FARGO, N.D. -- A federal appeals court on Tuesday upheld a district judge's order for a full environmental impact review of the Dakota Access pipeline, but declined to shut the line down while the review is completed.
Following a complaint by the Standing Rock Sioux Tribe, U.S. District Judge James Boasberg said in April 2020 that a more extensive review was necessary than the environmental assessment conducted by the U.S. Army Corps of Engineers.
The $3.8 billion, 1,172-mile (1,886 kilometer) pipeline crosses beneath the Missouri River, just north of the the Standing Rock Sioux Reservation that straddles the North Dakota-South Dakota border. The tribe, which draws its water from the river, says it fears pollution.
“We are pleased that the D.C. Circuit affirmed the necessity of a full environmental review, and we look forward to showing the U.S. Army Corps of Engineers why this pipeline is too dangerous to operate,” Standing Rock Sioux Tribal Chairman Mike Faith said in a statement.
Officials with the Corps and Energy Transfer, which owns the pipeline, have not responded to phone messages left by The Associated Press seeking comment.
The U.S. Court of Appeals ruling does not require the pipeline to stop operating or be emptied of oil, as Boasberg had initially ruled. The appellate court blocked that order last summer.
Craig Stevens, spokesman for the GAIN Coalition, a group that supports large infrastructure projects, touted the decision to keep oil flowing and said the pipeline “has safely operated for more than three and a half years, after its developers worked closely with state and federal regulators to meet all permitting requirements.”

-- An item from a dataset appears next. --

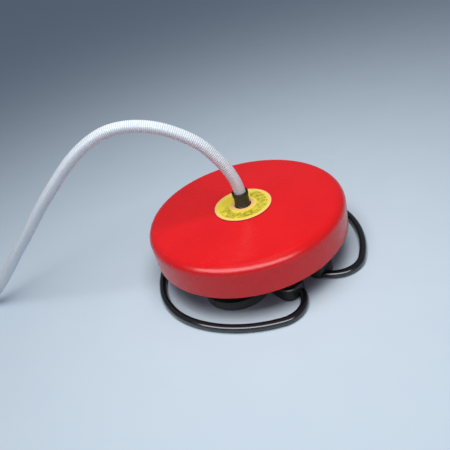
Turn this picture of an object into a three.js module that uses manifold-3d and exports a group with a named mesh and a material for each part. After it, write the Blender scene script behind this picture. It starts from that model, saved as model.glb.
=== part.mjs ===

The Dakota Access pipeline was the subject of months of sometimes violent protests in 2016 and 2017 during its construction. The Standing Rock Sioux continued to press legal challenges against the pipeline even after it began carrying oil from North Dakota across South Dakota and Iowa to a shipping point in Illinois in June 2017.
Boasberg later ruled that the Corps had “largely complied” with environmental law when permitting the pipeline but ordered more review because the agency did not adequately consider how an oil spill under the Missouri River might affect Standing Rock’s fishing and hunting rights, or whether it might disproportionately affect the tribal community.